Nothing made that more clear than Saturday night’s closing performances, which pitted avant-garde headliner Yoko Ono against the instant pop pleasures of Dan Deacon and the cut-and-paste club music of laptop DJ Greg Gillis, better known as Girl Talk. Yoko, elusive as ever in sunglasses and a black fedora and a coup for the festival, performed a set of warbling and strained songs on the main stage that slowly dispersed the crowd. But that same night, on a small stage tucked away in the corner of the park, visceral pop ruled. Baltimore artist/instigator Dan Deacon made a smaller, more rabid crowd bellow “Sears Tower, Future Pyramid!” as they stared at the Chicago skyline.
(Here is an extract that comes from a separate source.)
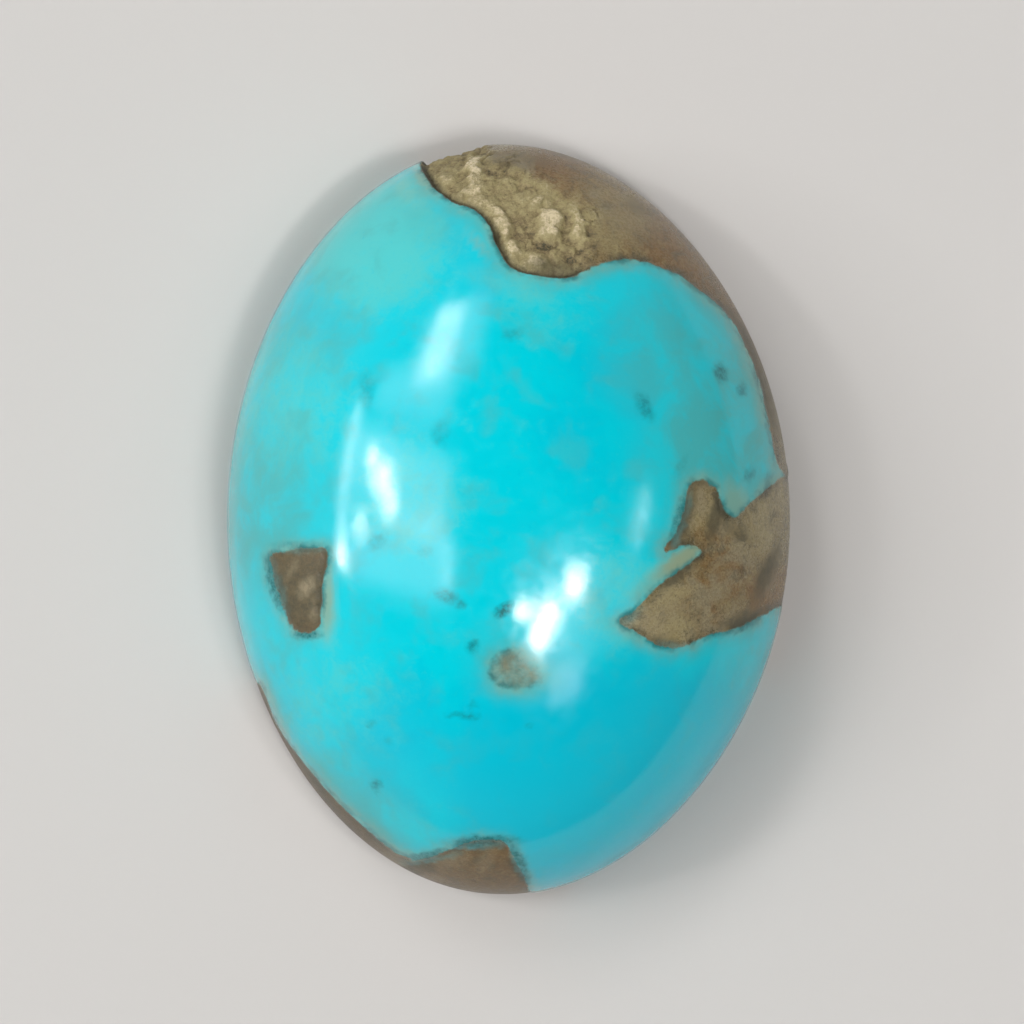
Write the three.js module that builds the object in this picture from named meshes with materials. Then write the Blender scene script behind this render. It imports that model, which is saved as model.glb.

A spazzy ringleader sporting oversized plastic glasses, Deacon invited fans to an impromptu house party, abandoning the raised stage to get spastic in the first rows of the audience. He barked out dance party instructions: “Rule number one: sassy as fuck!”

The dichotomy between Ono’s performance and the sets from Deacon and Gillis typified the Pitchfork aesthetic. The indie-centric website revels in eclecticism, and its eponymous sold-out festival — expanded to three days this year, with a special series of album-length performances the first night — was no different. Slint stoically and quietly re-created its masterpiece Spiderland with ringing guitar riffs, while Sonic Youth guitarists Lee Ranaldo and Thurston Moore generated glorious waves of feedback as they performed the entire landmark album Daydream Nation. Battles delivered unhinged, carnivalesque glee, while Grizzly Bear served gentle, gauzy melodies. Radically different music abounded: moving modern jazz from Ken Vandermark’s Powerhouse Sound and the William Parker Quartet, straight-ahead power-pop from the New Pornographers and spectacularly driving riffs from the deranged metalheads of Mastodon, who whipped fans into a frenzy that kicked up a minor dust storm.

Some of the weekend’s most rousing performances came from the festival’s hip-hop acts that electrified the crowd. The hallucinatory beats and tight wordplay of Virginia Beach duo Clipse translated well; Wu-Tang member GZA ended his performance of Liquid Swords with a cover of Ol’ Dirty Bastard’s “Shimmy Shimmy Ya”; and the closing act of the festival, De La Soul, was at its playful and crowd-pleasing best. With a few nasty sound checks and delays, the festival wasn’t perfect. But music lovers, fanned by the weekend’s cool breezes, basked in an over-abundance of great music, and they clearly didn’t care.